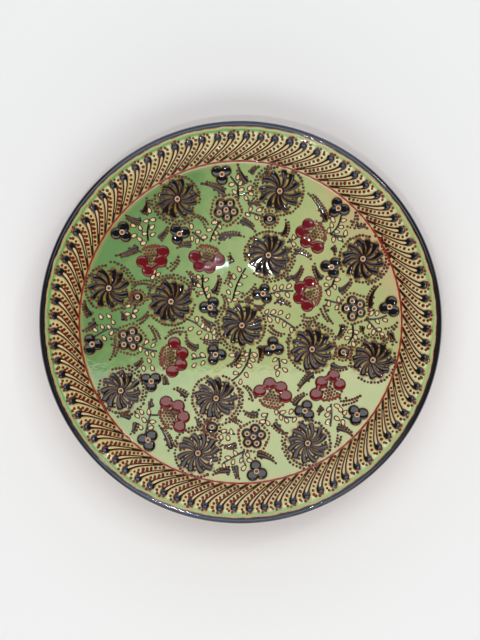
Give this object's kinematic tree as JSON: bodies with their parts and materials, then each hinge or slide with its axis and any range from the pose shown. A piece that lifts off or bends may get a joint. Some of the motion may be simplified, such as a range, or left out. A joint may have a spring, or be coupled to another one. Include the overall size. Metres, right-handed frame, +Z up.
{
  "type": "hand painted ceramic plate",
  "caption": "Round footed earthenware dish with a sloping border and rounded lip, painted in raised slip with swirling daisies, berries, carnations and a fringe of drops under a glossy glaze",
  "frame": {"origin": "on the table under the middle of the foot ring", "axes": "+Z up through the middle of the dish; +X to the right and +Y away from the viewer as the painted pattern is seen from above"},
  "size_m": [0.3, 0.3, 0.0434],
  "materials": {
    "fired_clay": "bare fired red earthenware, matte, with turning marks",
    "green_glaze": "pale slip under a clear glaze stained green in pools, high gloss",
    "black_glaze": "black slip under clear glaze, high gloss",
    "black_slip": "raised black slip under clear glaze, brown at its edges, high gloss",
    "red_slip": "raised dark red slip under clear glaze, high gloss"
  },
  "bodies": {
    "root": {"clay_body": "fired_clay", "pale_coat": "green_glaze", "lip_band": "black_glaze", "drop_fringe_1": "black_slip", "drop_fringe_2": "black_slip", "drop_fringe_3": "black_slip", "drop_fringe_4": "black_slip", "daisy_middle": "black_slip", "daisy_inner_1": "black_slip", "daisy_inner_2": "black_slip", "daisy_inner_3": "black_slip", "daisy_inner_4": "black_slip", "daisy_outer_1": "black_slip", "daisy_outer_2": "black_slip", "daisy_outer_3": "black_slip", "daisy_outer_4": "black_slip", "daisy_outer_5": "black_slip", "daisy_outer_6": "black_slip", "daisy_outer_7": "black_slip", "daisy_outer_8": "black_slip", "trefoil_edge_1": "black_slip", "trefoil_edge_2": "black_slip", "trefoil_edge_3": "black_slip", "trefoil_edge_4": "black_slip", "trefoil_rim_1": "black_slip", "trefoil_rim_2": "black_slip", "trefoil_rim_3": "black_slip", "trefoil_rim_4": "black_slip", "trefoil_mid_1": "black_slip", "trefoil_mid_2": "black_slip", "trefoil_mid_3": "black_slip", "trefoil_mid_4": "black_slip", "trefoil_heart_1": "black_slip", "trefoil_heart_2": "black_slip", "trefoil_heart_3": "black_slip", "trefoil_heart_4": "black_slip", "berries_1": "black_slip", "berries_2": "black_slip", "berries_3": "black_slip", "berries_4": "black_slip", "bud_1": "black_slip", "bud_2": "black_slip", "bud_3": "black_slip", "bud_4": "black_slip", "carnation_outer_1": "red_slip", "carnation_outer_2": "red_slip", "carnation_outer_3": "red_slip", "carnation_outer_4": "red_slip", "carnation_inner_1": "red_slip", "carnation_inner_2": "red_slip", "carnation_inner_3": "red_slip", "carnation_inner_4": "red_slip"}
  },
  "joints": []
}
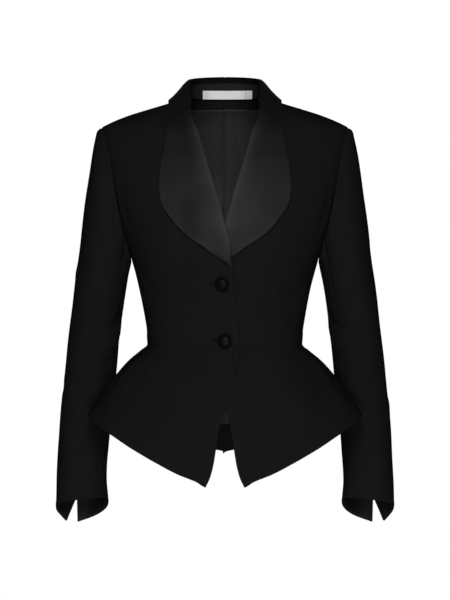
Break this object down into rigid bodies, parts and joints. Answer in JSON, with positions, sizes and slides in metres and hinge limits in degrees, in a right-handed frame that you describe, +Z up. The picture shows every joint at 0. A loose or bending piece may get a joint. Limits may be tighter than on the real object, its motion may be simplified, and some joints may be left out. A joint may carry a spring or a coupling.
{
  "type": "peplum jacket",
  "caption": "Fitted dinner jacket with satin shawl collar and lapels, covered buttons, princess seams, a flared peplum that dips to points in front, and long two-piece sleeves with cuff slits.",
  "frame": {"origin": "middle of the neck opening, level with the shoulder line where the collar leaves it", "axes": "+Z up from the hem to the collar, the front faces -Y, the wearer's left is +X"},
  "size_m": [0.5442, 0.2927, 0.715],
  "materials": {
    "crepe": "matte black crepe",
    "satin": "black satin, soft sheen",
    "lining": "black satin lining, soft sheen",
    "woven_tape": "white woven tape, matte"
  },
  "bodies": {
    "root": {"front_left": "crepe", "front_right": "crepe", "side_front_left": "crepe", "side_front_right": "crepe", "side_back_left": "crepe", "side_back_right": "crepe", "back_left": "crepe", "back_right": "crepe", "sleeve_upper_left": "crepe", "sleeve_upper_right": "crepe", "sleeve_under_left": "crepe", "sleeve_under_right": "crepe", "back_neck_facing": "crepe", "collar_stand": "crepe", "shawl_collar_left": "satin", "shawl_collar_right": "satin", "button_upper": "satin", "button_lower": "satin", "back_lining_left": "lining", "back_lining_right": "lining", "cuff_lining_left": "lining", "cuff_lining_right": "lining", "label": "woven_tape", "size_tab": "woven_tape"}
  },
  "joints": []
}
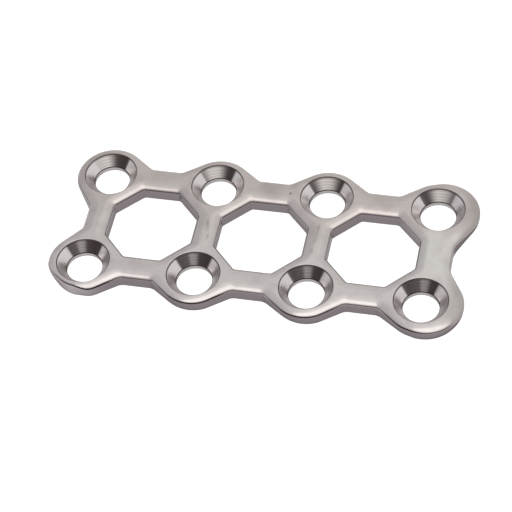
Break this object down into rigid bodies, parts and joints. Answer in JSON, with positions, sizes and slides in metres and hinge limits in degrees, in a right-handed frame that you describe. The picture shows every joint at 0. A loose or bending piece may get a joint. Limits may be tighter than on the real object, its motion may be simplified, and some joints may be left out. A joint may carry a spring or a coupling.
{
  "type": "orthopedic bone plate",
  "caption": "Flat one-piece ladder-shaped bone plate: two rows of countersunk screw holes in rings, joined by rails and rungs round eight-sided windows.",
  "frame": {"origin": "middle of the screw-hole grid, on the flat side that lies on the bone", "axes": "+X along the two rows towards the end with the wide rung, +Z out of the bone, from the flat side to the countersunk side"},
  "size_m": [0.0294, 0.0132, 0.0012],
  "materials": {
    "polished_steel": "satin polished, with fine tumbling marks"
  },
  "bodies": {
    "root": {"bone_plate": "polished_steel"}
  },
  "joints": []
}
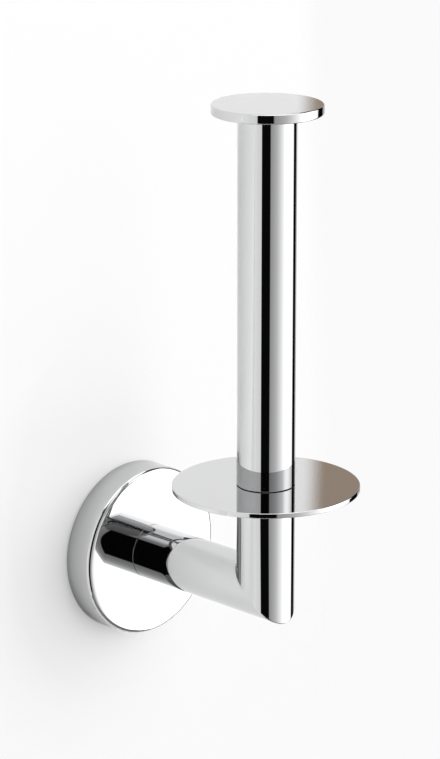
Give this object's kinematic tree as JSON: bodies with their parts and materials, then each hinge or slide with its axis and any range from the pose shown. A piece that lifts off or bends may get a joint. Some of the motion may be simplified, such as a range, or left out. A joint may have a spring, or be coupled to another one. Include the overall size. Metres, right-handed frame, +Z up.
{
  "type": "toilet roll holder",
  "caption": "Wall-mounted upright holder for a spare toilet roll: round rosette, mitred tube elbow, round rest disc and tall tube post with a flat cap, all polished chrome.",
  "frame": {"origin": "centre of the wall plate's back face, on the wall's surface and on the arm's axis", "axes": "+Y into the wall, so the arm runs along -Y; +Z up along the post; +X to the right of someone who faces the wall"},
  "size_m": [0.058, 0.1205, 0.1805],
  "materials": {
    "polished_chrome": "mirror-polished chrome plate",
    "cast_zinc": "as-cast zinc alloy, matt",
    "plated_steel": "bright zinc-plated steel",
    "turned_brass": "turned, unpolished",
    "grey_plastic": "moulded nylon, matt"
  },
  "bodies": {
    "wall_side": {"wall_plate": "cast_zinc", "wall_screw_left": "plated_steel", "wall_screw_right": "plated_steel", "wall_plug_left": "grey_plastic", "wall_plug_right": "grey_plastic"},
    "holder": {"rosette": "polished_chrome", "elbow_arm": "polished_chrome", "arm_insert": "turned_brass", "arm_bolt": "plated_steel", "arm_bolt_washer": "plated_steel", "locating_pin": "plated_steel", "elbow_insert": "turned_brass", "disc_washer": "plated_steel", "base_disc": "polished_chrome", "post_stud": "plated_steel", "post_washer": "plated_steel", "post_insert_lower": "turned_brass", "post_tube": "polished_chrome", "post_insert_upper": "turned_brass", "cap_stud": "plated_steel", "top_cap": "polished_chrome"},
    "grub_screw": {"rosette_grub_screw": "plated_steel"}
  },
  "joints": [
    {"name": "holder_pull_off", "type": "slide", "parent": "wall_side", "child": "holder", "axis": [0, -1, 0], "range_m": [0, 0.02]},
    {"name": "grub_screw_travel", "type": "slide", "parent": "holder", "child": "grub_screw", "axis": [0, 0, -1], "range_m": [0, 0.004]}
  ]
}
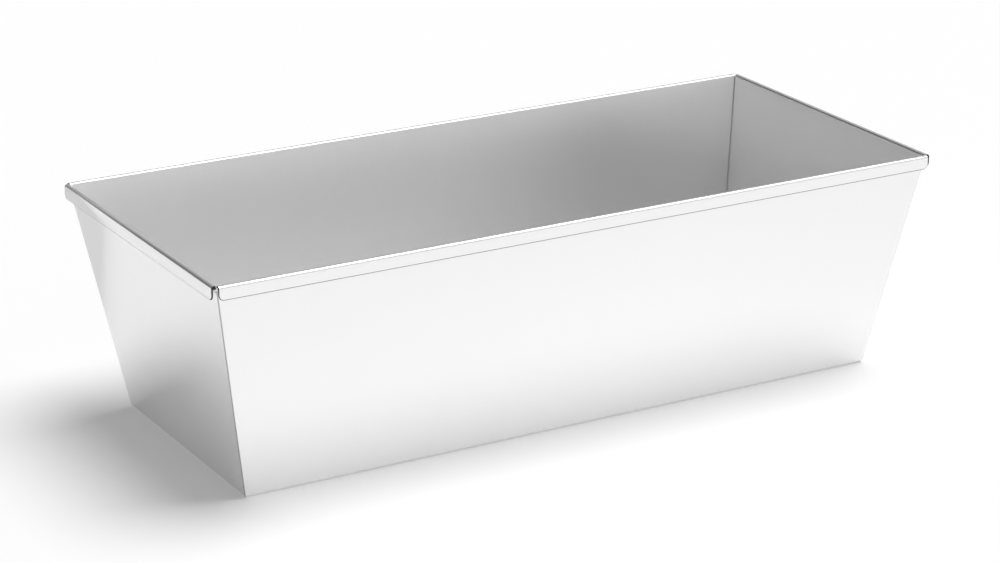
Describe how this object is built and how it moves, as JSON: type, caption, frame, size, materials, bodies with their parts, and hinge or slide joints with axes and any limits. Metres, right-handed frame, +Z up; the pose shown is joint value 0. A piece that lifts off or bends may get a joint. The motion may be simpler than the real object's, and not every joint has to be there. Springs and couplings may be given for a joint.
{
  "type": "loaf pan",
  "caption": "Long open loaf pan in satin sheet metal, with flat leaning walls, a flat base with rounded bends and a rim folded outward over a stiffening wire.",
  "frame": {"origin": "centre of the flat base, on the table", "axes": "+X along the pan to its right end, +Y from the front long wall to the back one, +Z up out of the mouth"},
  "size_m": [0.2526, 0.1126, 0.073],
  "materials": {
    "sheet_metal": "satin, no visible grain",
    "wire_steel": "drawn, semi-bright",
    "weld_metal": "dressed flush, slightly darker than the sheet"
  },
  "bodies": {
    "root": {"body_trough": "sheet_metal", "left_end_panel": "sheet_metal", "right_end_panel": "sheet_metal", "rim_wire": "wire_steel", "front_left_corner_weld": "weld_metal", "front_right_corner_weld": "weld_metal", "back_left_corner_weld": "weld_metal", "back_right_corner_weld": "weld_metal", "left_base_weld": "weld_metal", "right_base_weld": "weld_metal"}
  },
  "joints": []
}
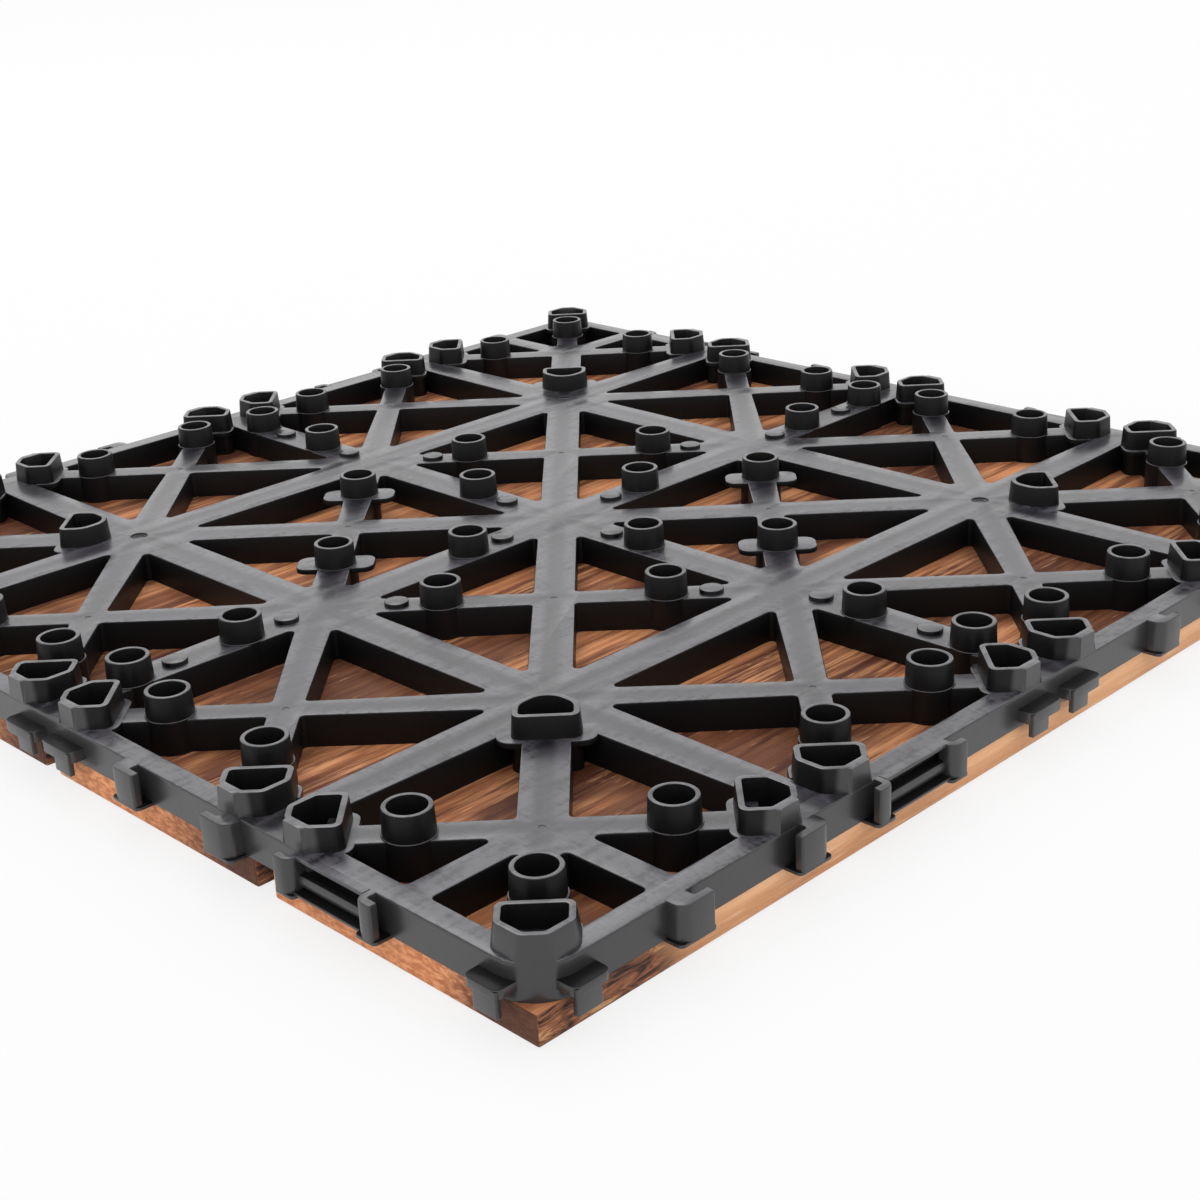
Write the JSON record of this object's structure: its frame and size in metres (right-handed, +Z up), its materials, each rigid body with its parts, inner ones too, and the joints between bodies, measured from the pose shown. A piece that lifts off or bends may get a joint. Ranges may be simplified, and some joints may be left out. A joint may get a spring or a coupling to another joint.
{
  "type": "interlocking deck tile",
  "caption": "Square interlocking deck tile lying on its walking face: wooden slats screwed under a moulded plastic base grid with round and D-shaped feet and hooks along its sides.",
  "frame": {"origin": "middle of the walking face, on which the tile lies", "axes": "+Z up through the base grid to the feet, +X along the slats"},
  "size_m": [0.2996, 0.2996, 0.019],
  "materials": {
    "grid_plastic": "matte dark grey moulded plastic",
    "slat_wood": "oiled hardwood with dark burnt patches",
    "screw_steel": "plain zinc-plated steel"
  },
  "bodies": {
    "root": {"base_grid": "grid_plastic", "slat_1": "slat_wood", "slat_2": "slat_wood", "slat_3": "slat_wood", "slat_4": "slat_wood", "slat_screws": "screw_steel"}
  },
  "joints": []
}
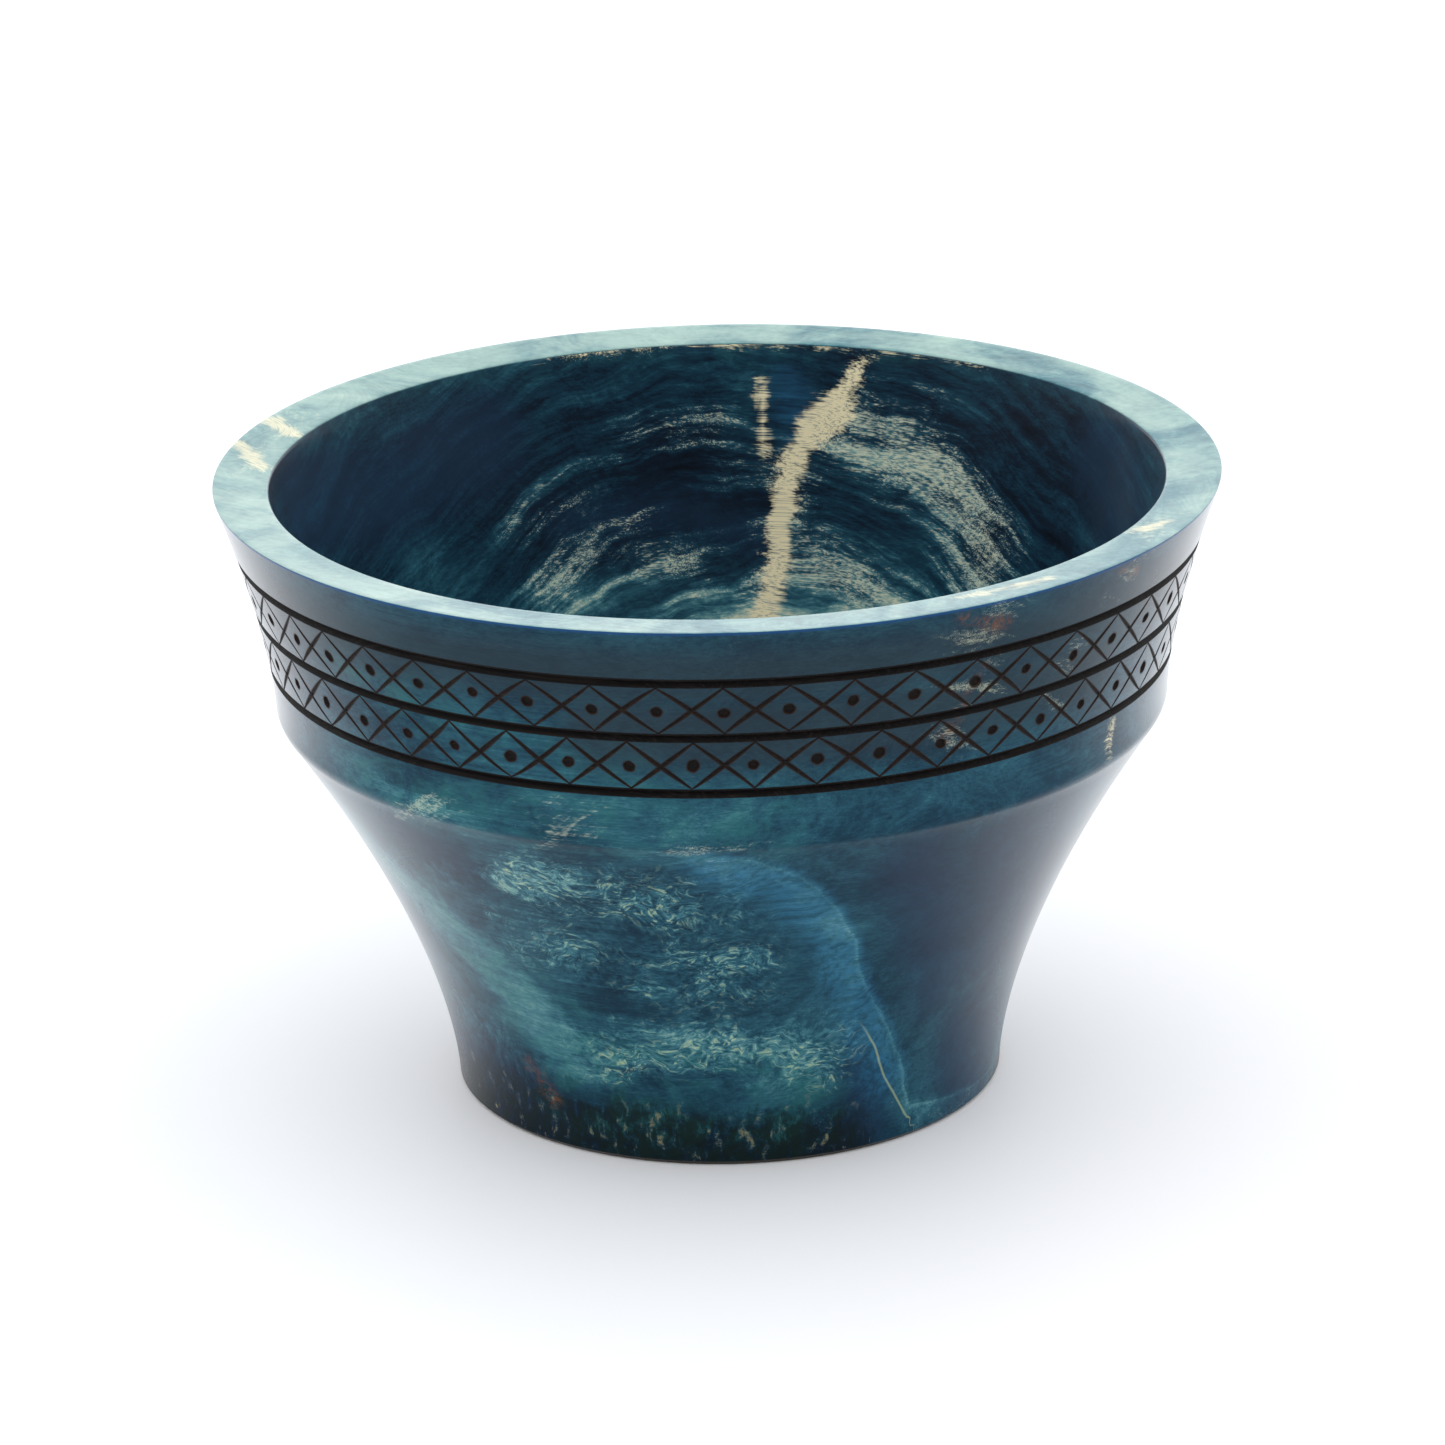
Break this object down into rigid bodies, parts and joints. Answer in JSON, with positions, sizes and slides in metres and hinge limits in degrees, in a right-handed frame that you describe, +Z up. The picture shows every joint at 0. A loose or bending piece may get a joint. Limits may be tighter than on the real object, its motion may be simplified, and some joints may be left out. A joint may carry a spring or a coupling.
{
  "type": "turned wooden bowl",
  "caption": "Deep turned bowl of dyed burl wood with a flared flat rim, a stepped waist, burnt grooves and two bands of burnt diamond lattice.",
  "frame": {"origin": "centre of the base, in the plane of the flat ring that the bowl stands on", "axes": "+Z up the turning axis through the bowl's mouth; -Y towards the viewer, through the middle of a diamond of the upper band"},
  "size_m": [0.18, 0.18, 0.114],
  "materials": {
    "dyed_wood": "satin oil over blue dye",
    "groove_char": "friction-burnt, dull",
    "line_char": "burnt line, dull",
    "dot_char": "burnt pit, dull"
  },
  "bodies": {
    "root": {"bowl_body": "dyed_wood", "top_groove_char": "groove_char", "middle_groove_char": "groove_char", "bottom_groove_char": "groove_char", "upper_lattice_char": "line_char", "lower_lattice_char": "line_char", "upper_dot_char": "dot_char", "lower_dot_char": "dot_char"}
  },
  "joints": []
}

########################################

__Exercise directions__: State how many lines of the records above contain "rigid", with no words besides the number.

__Reply__: 4